Estoy solo en Madrid lamentando que voy a perderme la floración de los manzanos y el amago de las primeras rosas. Así es la vida: si quieres comprar parte del humo que la ciudad vende te vas a perder lo mucho que la naturaleza regala. Y encima me cae una nube de gases tóxicos islandeses como si fuese lo más normal del mundo. Al menos voy juntando cosas. Me volveré al pueblo habiendo pasado algunos ratos surrealistas con doña Mari, habiendo visto a mis hermanos y con la última novela de Guelbenzu (El amor verdadero) que tiene una pinta estupenda y con la también última de Antonio Muñoz Molina (La noche de los tiempos, que también). Parece que nos ha dado por títulos simples y arriesgados. Quiero ir a la entrega del Cervantes, a saludar a mi buen amigo Juan Emilio Pacheco, que también regala y despeja, pero aún no tengo quién me lleve. Es igual, luego actuamos en la Plaza de Ramales y a lo mejor es prudente reservarse, no vaya a ser demasiado «espectáculo» para un solo día.
Mientras estoy aquí ocurren algunas cosas impensables, casi históricas: Niki Lauda (sí, «ese» Niki Lauda) pilota en solitario un Airbus A320 a través de la fumarola del Eyjafjalla y declara habérselo pasado bomba y España se prepara para otro ridículo internacional poniendo en la picota a un juez estrella, pero eficiente. También muere mi amigo Carlos Álvarez-Ude, cuyas cenizas se mezclaron con las del volcán y fueron seguramente engullidas por el avión de Niki Lauda antes de depositarse debidamente ordenadas en el lugar que corresponda a las de los buenos pilotos.

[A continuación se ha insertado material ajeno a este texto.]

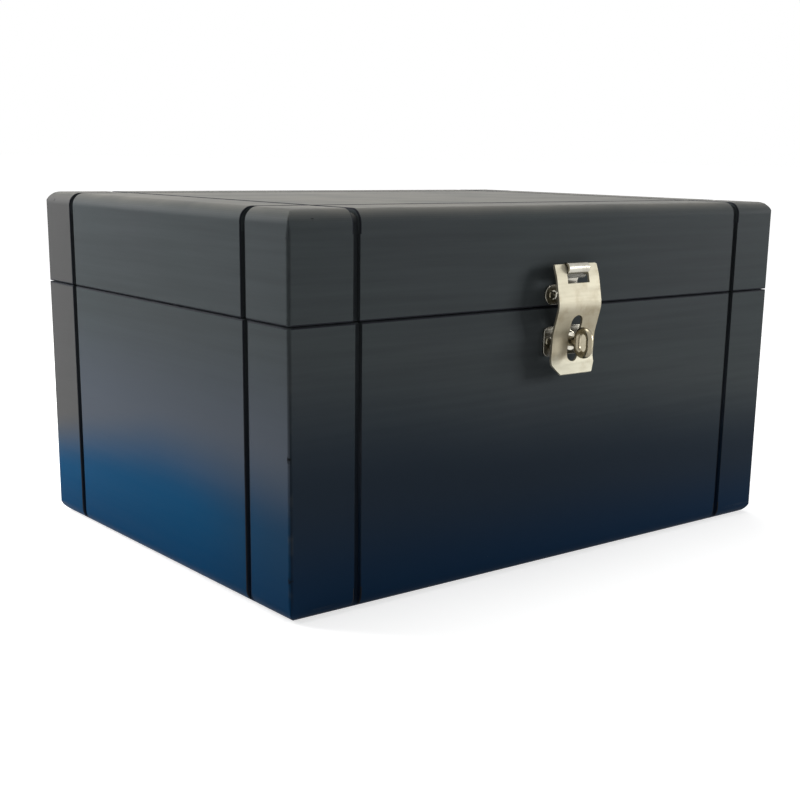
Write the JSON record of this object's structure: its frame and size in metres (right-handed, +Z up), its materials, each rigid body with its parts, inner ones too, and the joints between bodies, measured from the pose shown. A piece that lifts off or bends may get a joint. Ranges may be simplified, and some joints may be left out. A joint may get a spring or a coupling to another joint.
{
  "type": "wooden lock box",
  "caption": "Painted wooden box with a hinged lid, routed corner grooves and a nickel hasp whose slotted flap closes over a swivel padlock eye.",
  "frame": {"origin": "middle of the underside of the wooden body, on the surface that the box stands on", "axes": "+Z up, -Y out of the front, where the hasp is, +X to the right of someone facing the front"},
  "size_m": [0.27, 0.2211, 0.15],
  "materials": {
    "painted_board": "charcoal paint, satin, that runs to deep blue at the foot, bare wood inside",
    "nickel_plate": "bright nickel on pressed steel",
    "nickel_wire": "polished nickel",
    "screw": "nickel-plated steel"
  },
  "bodies": {
    "box": {"front_board": "painted_board", "back_board": "painted_board", "left_board": "painted_board", "right_board": "painted_board", "bottom_panel": "painted_board", "left_hinge_body_leaf": "nickel_plate", "right_hinge_body_leaf": "nickel_plate", "left_hinge_pin": "nickel_wire", "right_hinge_pin": "nickel_wire", "hinge_body_screws": "screw", "eye_plate": "nickel_plate", "eye_plate_screws": "screw"},
    "lid": {"lid_front_rail": "painted_board", "lid_back_rail": "painted_board", "lid_left_rail": "painted_board", "lid_right_rail": "painted_board", "lid_top_panel": "painted_board", "left_hinge_lid_leaf": "nickel_plate", "right_hinge_lid_leaf": "nickel_plate", "hinge_lid_screws": "screw", "hasp_bracket": "nickel_plate", "bracket_screws": "screw"},
    "flap": {"hasp_flap": "nickel_plate"},
    "eye": {"padlock_eye": "nickel_wire"}
  },
  "joints": [
    {"name": "lid_hinge", "type": "hinge", "parent": "box", "child": "lid", "pos_m": [0, 0.1025, 0.1096], "axis": [-1, 0, 0], "range_deg": [0, 180]},
    {"name": "flap_hinge", "type": "hinge", "parent": "lid", "child": "flap", "pos_m": [0, -0.1054, 0.12529], "axis": [-1, 0, 0], "range_deg": [0, 175]},
    {"name": "eye_turn", "type": "hinge", "parent": "box", "child": "eye", "pos_m": [0, -0.105, 0.0955], "axis": [0, -1, 0], "continuous": true}
  ]
}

También ocurre que el Papa promete lo que no puede cumplir cuando arremete contra los pederastas y que la niña cuyo velo (discreto, islamista pero estético, elegante a todas luces) no era bien recibido en el colegio burla la ley privada poniéndose sobre la «condenada» prenda una capucha de tonto de solemnidad, que es prenda bien recibida y generosamente tolerada porque la llevan los hijos de los listos oficiales, que son fáciles de identificar, no como los «otros» que son todos iguales.
– Perdone pero aquí no servimos carajillos, es norma de la casa.
– Pues yo no pago más de un euro por un café. Es la mía.
Llego a la conclusión de que la cortina de humo hace tiempo que ya no oculta nada. En su origen una maniobra de distracción distraía de algo: un velo cubría un rostro (que no, que no ocurría en el caso de la niña expulsada, más bonita con su velo que Pipi Calzaslargas con su mono). Pero a estas alturas de la perversa postmodernidad un velo cubre otro velo (como la capucha cubre ahora al hiyab, como el hojaldre industrial cubre la falta de sustancia) bajo el que la cortina de una guerra refuerza la tapadera de una operación de despiste que encubre la verdadera causa del humo que rodea al Tribunal Supremo como si el mismísimo Saurón se hubiese puesto unas gafas con bigote de Groucho y dado a la fuga hace siglos dejando sólo esa presencia fantasmagórica, esa sombra vacía tras la que hace ya mucho, mucho tiempo que no hay nada.
– ¿A ver si a estas alturas le vamos a tener que dar la razón a Baudrillard?
– Ande, deme un euro y márchese de aquí.
La verdadera cortina de humo es ese argumento constante que disfraza la vacuidad so pretexto de desvelarla. No lo duden: la verdad es la cortina, como el rostro es el velo si el maquillaje forja su carácter público. Por eso los verdaderos dueños de lo real, como José Tomás, han olvidado de pronto para qué sirve un capote. Se les ha vuelto transparente, como un velo de niña al que el toro enviste no porque tenga casta, sino porque como buen animal instintivo y noble, percibe sin esfuerzo que detrás no hay nada. Nada a lo que hacer daño, nada más verdadero.
Me asfixio, conque estoy deseando volver a Magaz de Abajo a leerme un par de novelas de esas que no quieren distraer a nadie. Vale.